■ Brief ■
The lines below are to be quoted exactly, from the first through the one that contains "its opened base.".

■ 3D code data ■
........
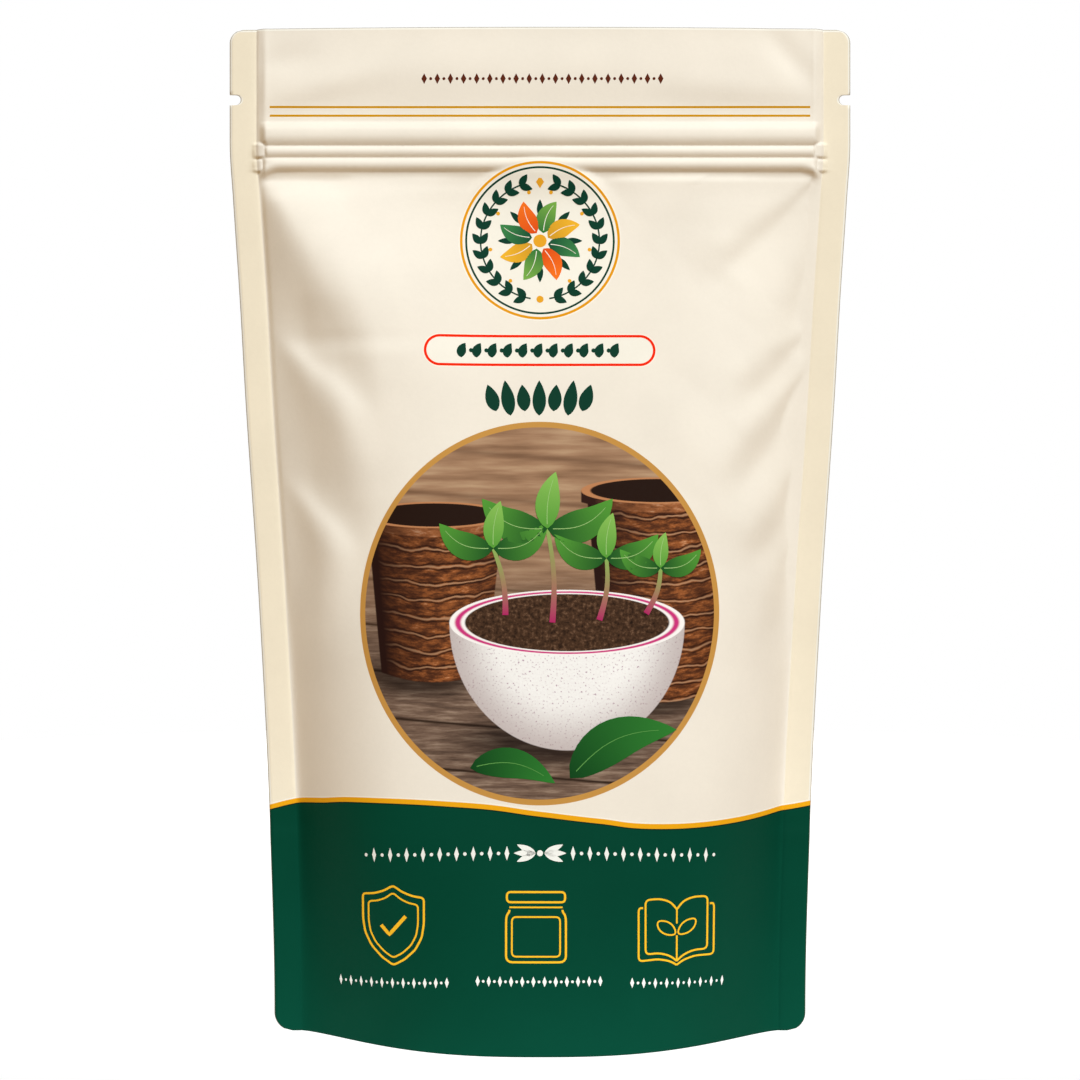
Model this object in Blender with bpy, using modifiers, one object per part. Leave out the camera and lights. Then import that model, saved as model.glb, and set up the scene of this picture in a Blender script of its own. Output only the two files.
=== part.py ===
"""A stand-up resealable seed pouch, closed and filled, standing on its opened base.

Two printed film panels are heat-sealed together down both sides. A folded gusset film is
sealed into their lower edges and opens into the base. A press-to-close zip runs across the
neck, one strip of it welded to each panel, and the seeds lie in the belly.

Units are metres, +Z is up, the front panel faces -Y, and the pouch stands on Z = 0.
"""

import math

import bmesh
import bpy

# Driving dimensions
HEIGHT = 0.210
FLAT_WIDTH = 0.130
SEAL_BAND = 0.0056
BASE_DEPTH = 0.0275  # how far each panel stands out of the mid-plane at the base
GUSSET_HEIGHT = 0.040  # where the gusset's fold enters the side seals
FILM = 0.0004
GAP = 0.0003  # between layers that are pressed or welded together
TOP_CORNER = 0.0028
BASE_CORNER = 0.0038

# Half the width over the side seals: the pouch draws in where its belly opens
HALF_WIDTHS = (
    (0.0038, 0.0556),
    (0.044, 0.0566),
    (0.090, 0.0589),
    (0.132, 0.0617),
    (0.153, 0.0629),
    (0.174, 0.0643),
    (0.186, 0.0650),
)
FREE_HALF = FLAT_WIDTH / 2 - SEAL_BAND  # of each panel, between the side seals

# The belly fades out towards the zip and towards the side seals. Each pair of powers shapes
# one fade: the first keeps the middle full, and the second softens the end. Over the base the
# belly is fuller beside the side seals than at the base itself.
BELLY_TOP = 0.181
BELLY_RISE = (1.7, 1.3)
BASE_ACROSS = (2.6, 1.4)
BELLY_ACROSS = (3.6, 1.0)
FULL_BELLY_FROM = 0.060

# The zip, and how far its three ridges lift the panel
ZIP_MIDDLE = 0.1849
ZIP_PLATE = 0.0098
ZIP_HALF_LENGTH = 0.0560
ZIP_WELD_START = 0.0570
ZIP_LIFT = (
    (0.1745, 0.0),
    (0.1798, 0.00125),
    (0.1814, 0.00185),
    (0.1831, 0.00130),
    (0.1844, 0.00185),
    (0.1856, 0.00130),
    (0.1878, 0.00195),
    (0.1900, 0.00130),
    (0.1935, 0.00060),
    (0.2100, 0.0),
)

# The tear notches, one in each side seal
NOTCH_HEIGHT = 0.1949
NOTCH_RADIUS = 0.0011
NOTCH_DEPTH = 0.0023

# Creases of the panels where the flat neck turns into the round belly. Each runs through
# three points (x, z) and stands out by its height, or in where that is negative.
FRONT_CREASES = (
    (((-0.0585, 0.1780), (-0.0530, 0.1720), (-0.0470, 0.1640)), 0.0016, 0.0034),
    (((-0.0575, 0.1720), (-0.0515, 0.1570), (-0.0395, 0.1380)), -0.0022, 0.0042),
    (((-0.0565, 0.1450), (-0.0500, 0.1400), (-0.0400, 0.1290)), 0.0014, 0.0040),
    (((-0.0555, 0.1390), (-0.0520, 0.1310), (-0.0395, 0.1185)), -0.0020, 0.0040),
    (((-0.0545, 0.1160), (-0.0510, 0.1110), (-0.0465, 0.1030)), -0.0016, 0.0045),
    (((0.0575, 0.1775), (0.0470, 0.1650), (0.0360, 0.1480)), 0.0017, 0.0036),
    (((0.0545, 0.1720), (0.0490, 0.1610), (0.0440, 0.1480)), -0.0020, 0.0036),
    (((0.0555, 0.1455), (0.0510, 0.1420), (0.0445, 0.1370)), -0.0017, 0.0034),
    (((0.0550, 0.1340), (0.0490, 0.1275), (0.0380, 0.1130)), -0.0020, 0.0040),
    (((0.0540, 0.1180), (0.0500, 0.1120), (0.0460, 0.1040)), -0.0016, 0.0038),
)
BACK_CREASES = (
    (((-0.0575, 0.1765), (-0.0480, 0.1640), (-0.0380, 0.1470)), 0.0016, 0.0036),
    (((-0.0560, 0.1640), (-0.0500, 0.1520), (-0.0410, 0.1360)), -0.0020, 0.0040),
    (((-0.0550, 0.1360), (-0.0490, 0.1290), (-0.0400, 0.1170)), -0.0018, 0.0040),
    (((0.0580, 0.1775), (0.0520, 0.1690), (0.0440, 0.1560)), 0.0016, 0.0036),
    (((0.0565, 0.1600), (0.0500, 0.1480), (0.0400, 0.1300)), -0.0021, 0.0040),
    (((0.0550, 0.1290), (0.0500, 0.1210), (0.0430, 0.1110)), -0.0017, 0.0042),
)
CREASE_STEPS = 12  # samples along a crease
CREASE_START = 0.12  # how much of its rise a crease already has at its first point
CREASE_BLUNTNESS = 0.6  # under 1 keeps a crease high along most of its length
CREASED_LEAST = 0.4  # the part of the belly's depth that creases leave at least
CREASES_FROM = GUSSET_HEIGHT + 0.008

# Where the two layers beside the gusset end, and over what height the panels close up again
GUSSET_END = GUSSET_HEIGHT + 0.001
CLOSING = 0.006

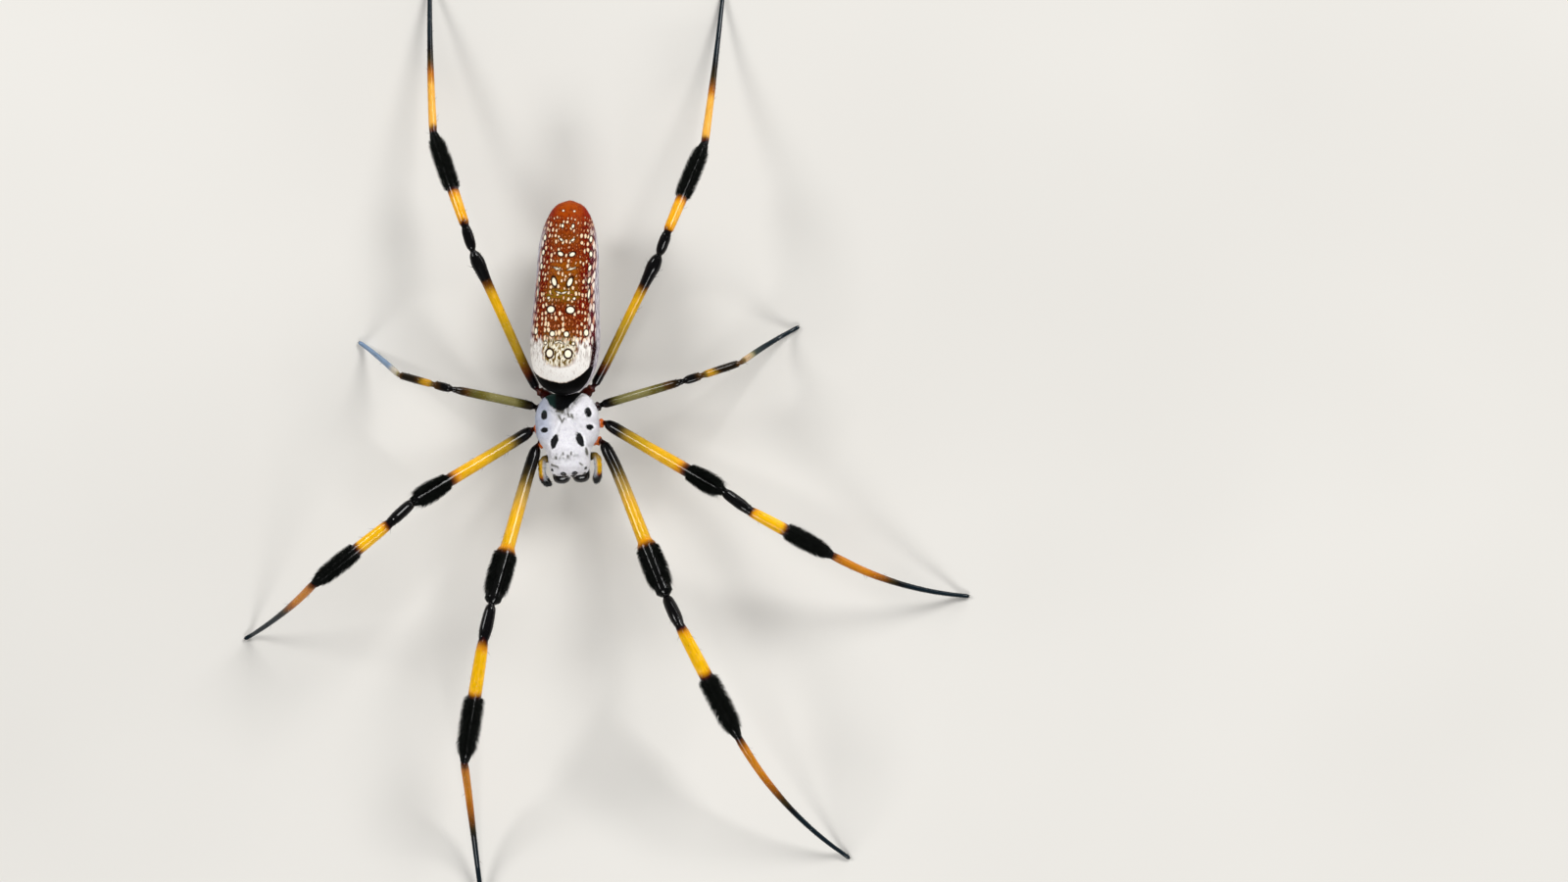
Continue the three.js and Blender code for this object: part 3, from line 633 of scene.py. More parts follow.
def thin_down(local, rear):
    """Where the down is thin: the dark marks, the rim of the triangle before the waist, and darker
    patches by the pit and at the front.
    """
    x, y = local[..., 0], local[..., 1]
    marks = np.min([away_from(x, y, mark[:4]) - mark[4] for mark in SHIELD_MARKS], axis=0)
    marks = ramp(0.09, -0.05, marks + 0.05 * grain(local, 0.2, 17))
    sparse = ramp(0.95, 0.15, rear) * ramp(-0.5, 0.3, x + 0.3)
    sparse = 0.75 * sparse * ramp(-0.5, 0.5, grain(local, 0.25, 16) + 0.2)
    dim_patches = np.maximum(hump((x - 0.15) / 1.15) * hump((y - 2.15) / 0.50),
                      hump((x + 0.35) / 1.35) * hump((y + 2.45) / 0.38))
    dim_patches *= ramp(-0.30, 0.40, grain(local, 0.24, 18))
    return np.clip(np.max([marks, sparse, dim_patches], axis=0), 0, 1)


def shield_relief(local):
    """The groove behind the head, the pit in the middle, the spokes around it, and fine lumps."""
    x, y = local[..., 0], local[..., 1]
    groove = hump((np.abs(x) - (0.35 + (2.0 - y) * 0.52)) / 0.28) * ramp(2.3, 1.2, y)
    relief = -0.20 * groove * ramp(-2.3, -1.2, y)
    relief -= 0.28 * hump(x / 0.55) * hump((y - 2.15) / 0.28)
    away = np.arctan2(np.abs(x), y - 2.1)
    for spoke in (0.55, 1.15, 1.9):
        relief -= 0.07 * hump((away - spoke) / 0.10) * ramp(0.7, 1.5, np.abs(x))
    return relief + (0.04 * grain(local, 0.8, 12) + 0.015 * grain(local, 0.25, 13))


def mark_shield(patch):
    local = head_local(patch.rings)
    x, y = local[..., 0], local[..., 1]
    bare, rear = bare_skin_and_shadow(local)
    patch.values = {
        "plan": local,
        "bare": bare + 0.07 * grain(local, 0.22, 11),
        "thin": thin_down(local, rear),
        # painted shade: a bluish tint over the right rear of the shield
        "cool": ramp(-1.0, -2.6, x) * ramp(-1.5, 1.0, y),
        # painted shadow of the abdomen, dark greenish, on the bare skin at the right rear
        "teal": ramp(-0.9, -1.5, x) * ramp(2.4, 2.9, y),
    }
    relief = np.where(patch.normals[..., 2] > 0.05, shield_relief(local), 0.0)
    eye = np.full(x.shape, 9.0)
    for centre, radius in eye_places():
        distance = np.linalg.norm(patch.rings - centre, axis=-1)
        relief += 0.10 * hump(distance / (1.6 * radius))
        ring = EYE_RINGS["side" if abs(head_local(centre)[0]) > 1.2 else "middle"]
        eye = np.minimum(eye, distance - radius - ring)
    patch.values["eye"] = eye
    patch.raise_by(relief)


# ---- legs


def tube(line, radii, upright, around, place, slot):
    """A round patch along a line of points, with a radius for each."""
    tangent = unit(np.gradient(line, axis=0))
    sideways = unit(np.cross(tangent, upright))
    upward = np.cross(sideways, tangent)
    angle = np.linspace(0, 2 * np.pi, around, endpoint=False)
    ring = (np.sin(angle)[None, :, None] * sideways[:, None]
            + np.cos(angle)[None, :, None] * upward[:, None])
    rings = line[1:-1, None] + ring[1:-1] * radii[1:-1, None, None]
    along = travelled(line)
    return Patch(rings, line[0], line[-1], along[1:-1] / along[-1], place, slot)


def ring_rows(name, sides, near=None):
    """Middle line of a CAD limb, the shares of its points, the radii of its rings, its length."""
    first, rings, last = node_rings(name, sides, near=near)
    middle = np.concatenate([[first], rings.mean(1), [last]])
    radius = np.linalg.norm(rings - rings.mean(1, keepdims=True), axis=-1).max(1)
    along = travelled(middle)
    return middle, along / along[-1], radius, along[-1]


LINE_STEP = 0.04
CORNER = 0.20       # how far the bends at the joints are rounded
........
■ Answer to the exercise ■
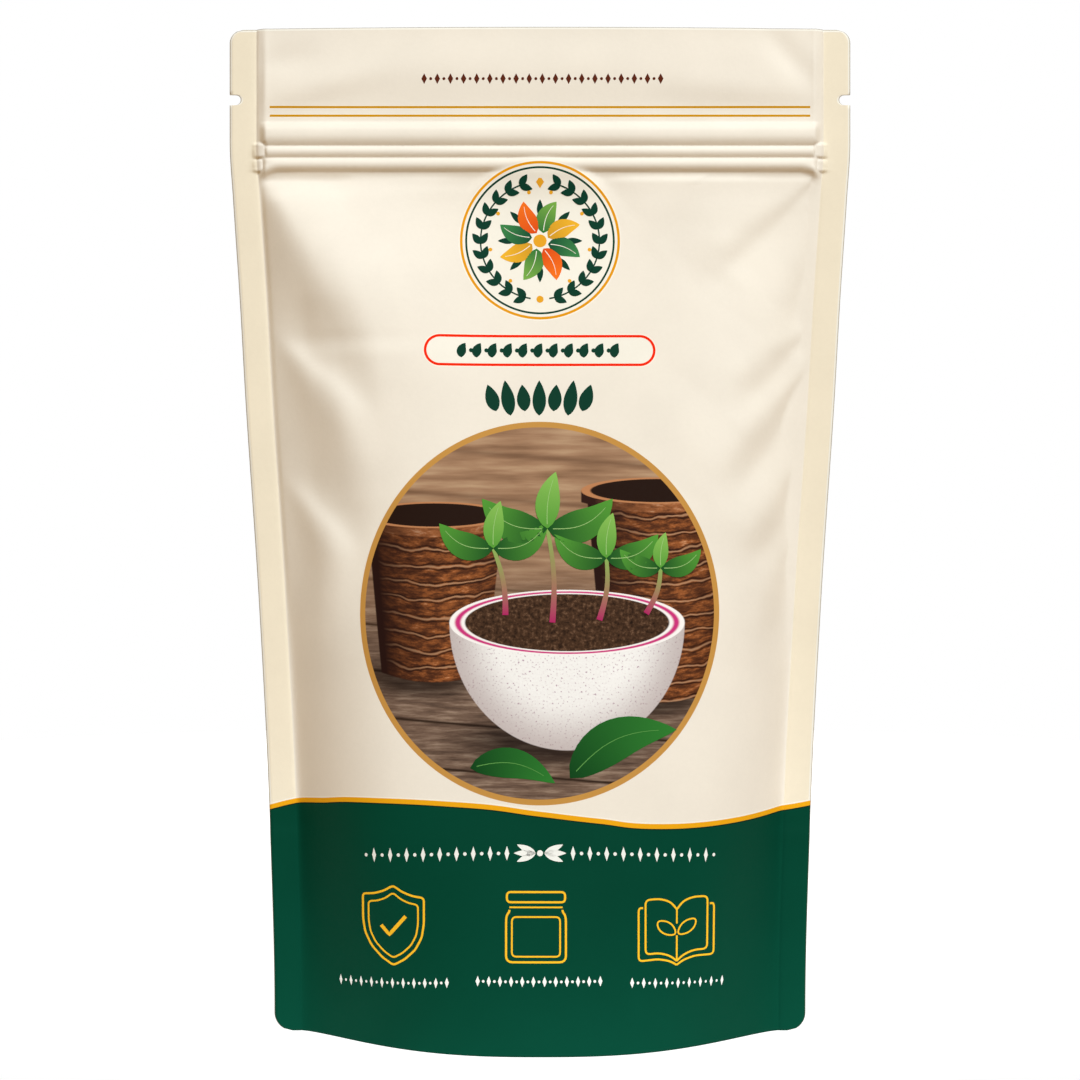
Model this object in Blender with bpy, using modifiers, one object per part. Leave out the camera and lights. Then import that model, saved as model.glb, and set up the scene of this picture in a Blender script of its own. Output only the two files.
=== part.py ===
"""A stand-up resealable seed pouch, closed and filled, standing on its opened base.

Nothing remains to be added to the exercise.